The World Economic Forum issued a report warning that in less than 20 years the world may face a water bankruptcy of fresh water shortages so huge and pervasive that "global food production could crater" as the world could "lose the equivalent of the entire grain production of the US and India combined."
Another related issue that I have written about before has worsened. Instead of creating additional water supplies, some foreign countries have decided the answer is colonial land grabs of buying up fertile lands in Africa to address their own food and water shortages.
Ethiopia is one of the hungriest countries in the world with more than 13 million people needing food aid, but paradoxically the government is offering at least 3m hectares of its most fertile land to rich countries and some of the world's most wealthy individuals to export food for their own populations.
... But Ethiopia is only one of 20 or more African countries where land is being bought or leased for intensive agriculture on an immense scale in what may be the greatest change of ownership since the colonial era.
A Dutch inventor, Pieter Hoff, believes that it is not efficient to use groundwater to grow crops and trees because traditional irrigation loses most of the water to evaporation. Hoff created the Groasis Waterboxx to produce food from trees, bushes, grapevines and cornstalks in the "driest places on earth."
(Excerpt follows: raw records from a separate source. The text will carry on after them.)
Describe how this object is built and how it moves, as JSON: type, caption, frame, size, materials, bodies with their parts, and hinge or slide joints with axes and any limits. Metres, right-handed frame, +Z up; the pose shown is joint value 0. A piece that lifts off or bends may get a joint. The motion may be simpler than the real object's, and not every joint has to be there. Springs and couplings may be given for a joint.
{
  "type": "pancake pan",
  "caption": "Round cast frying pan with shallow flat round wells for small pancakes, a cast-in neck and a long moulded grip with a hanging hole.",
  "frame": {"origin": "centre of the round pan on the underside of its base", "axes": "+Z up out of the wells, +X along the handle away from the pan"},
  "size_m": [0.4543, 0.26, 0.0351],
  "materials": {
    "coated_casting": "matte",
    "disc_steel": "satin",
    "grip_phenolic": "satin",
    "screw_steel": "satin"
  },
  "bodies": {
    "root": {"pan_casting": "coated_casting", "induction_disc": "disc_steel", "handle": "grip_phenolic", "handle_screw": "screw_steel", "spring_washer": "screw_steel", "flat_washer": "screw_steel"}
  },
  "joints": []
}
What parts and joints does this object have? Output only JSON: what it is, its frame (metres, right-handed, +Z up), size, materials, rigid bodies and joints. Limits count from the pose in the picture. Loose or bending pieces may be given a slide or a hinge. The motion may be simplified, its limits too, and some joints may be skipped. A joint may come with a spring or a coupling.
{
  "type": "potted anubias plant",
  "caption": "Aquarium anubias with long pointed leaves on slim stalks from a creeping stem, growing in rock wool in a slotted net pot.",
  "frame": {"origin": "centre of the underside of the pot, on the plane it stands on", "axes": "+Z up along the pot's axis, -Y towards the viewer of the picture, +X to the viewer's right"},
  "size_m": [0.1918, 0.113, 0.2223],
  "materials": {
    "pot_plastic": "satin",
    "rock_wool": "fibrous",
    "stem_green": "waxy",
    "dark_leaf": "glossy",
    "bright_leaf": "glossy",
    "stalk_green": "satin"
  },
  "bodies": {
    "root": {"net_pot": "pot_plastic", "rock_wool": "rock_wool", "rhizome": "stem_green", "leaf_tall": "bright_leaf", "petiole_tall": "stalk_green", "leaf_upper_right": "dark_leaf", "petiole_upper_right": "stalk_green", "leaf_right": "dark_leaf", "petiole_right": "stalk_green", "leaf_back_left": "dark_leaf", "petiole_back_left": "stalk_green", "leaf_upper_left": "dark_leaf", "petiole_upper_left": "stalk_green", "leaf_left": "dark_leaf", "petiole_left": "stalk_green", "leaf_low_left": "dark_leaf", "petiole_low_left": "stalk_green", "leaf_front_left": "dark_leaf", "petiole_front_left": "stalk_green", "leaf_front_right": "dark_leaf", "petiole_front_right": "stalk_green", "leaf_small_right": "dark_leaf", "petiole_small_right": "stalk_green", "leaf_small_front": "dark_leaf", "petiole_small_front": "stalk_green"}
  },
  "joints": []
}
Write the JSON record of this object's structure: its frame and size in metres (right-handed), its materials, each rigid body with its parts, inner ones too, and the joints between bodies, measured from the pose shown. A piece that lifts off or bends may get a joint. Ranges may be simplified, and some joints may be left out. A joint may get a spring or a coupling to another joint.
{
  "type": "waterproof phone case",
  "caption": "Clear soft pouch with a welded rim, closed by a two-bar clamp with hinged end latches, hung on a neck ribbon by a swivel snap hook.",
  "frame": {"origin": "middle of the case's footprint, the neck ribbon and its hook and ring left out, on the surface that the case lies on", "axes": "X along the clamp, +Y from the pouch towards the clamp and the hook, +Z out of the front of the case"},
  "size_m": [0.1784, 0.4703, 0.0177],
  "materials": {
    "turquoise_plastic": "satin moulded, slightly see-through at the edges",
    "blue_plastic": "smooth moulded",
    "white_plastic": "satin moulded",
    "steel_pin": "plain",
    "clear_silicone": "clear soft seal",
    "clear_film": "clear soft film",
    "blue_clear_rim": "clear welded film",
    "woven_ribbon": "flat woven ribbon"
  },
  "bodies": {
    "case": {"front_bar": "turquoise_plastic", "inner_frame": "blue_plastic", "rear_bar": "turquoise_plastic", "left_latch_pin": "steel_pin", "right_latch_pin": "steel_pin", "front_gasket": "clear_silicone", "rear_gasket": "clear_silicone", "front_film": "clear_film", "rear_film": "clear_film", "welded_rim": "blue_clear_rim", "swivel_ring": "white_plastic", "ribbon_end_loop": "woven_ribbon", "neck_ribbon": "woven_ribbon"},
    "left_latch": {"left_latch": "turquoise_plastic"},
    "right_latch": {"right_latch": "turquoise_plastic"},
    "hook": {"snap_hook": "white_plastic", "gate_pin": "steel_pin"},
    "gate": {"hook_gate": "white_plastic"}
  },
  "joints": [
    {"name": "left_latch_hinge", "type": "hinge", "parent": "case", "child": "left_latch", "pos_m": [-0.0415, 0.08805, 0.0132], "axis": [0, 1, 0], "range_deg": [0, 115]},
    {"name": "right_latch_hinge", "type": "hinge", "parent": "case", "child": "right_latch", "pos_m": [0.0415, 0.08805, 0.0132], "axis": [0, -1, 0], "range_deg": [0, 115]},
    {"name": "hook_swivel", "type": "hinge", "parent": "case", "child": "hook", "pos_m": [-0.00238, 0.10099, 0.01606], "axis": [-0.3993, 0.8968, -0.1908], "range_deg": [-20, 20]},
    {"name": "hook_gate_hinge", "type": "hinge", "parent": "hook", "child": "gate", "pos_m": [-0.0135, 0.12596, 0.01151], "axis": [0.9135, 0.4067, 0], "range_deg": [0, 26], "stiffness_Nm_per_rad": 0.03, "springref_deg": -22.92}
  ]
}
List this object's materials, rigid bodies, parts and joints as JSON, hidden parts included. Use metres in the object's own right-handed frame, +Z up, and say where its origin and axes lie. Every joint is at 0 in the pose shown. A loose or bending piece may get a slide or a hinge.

This is how the Waterboxx works:
The Waterboxx is a round device made from polypropylene and about the size of car tire -- 20 inches in diameter and 10 inches high. An opening at the center of the box provides a space for a plant or tree to germinate and grow.
The box is designed to capture both rainwater and condensation, which collects in the chamber underneath the cover, and prevents the water from evaporating. Mr. Hoff describes it as a 'water battery.'
A wick inside taps into the ground beneath the box and drips a small amount of water to the plant’s root system each day. Once the plant or tree has taken root on its own, reaching a water source sometimes several meters below, the box can be removed and used again to start another plant or tree.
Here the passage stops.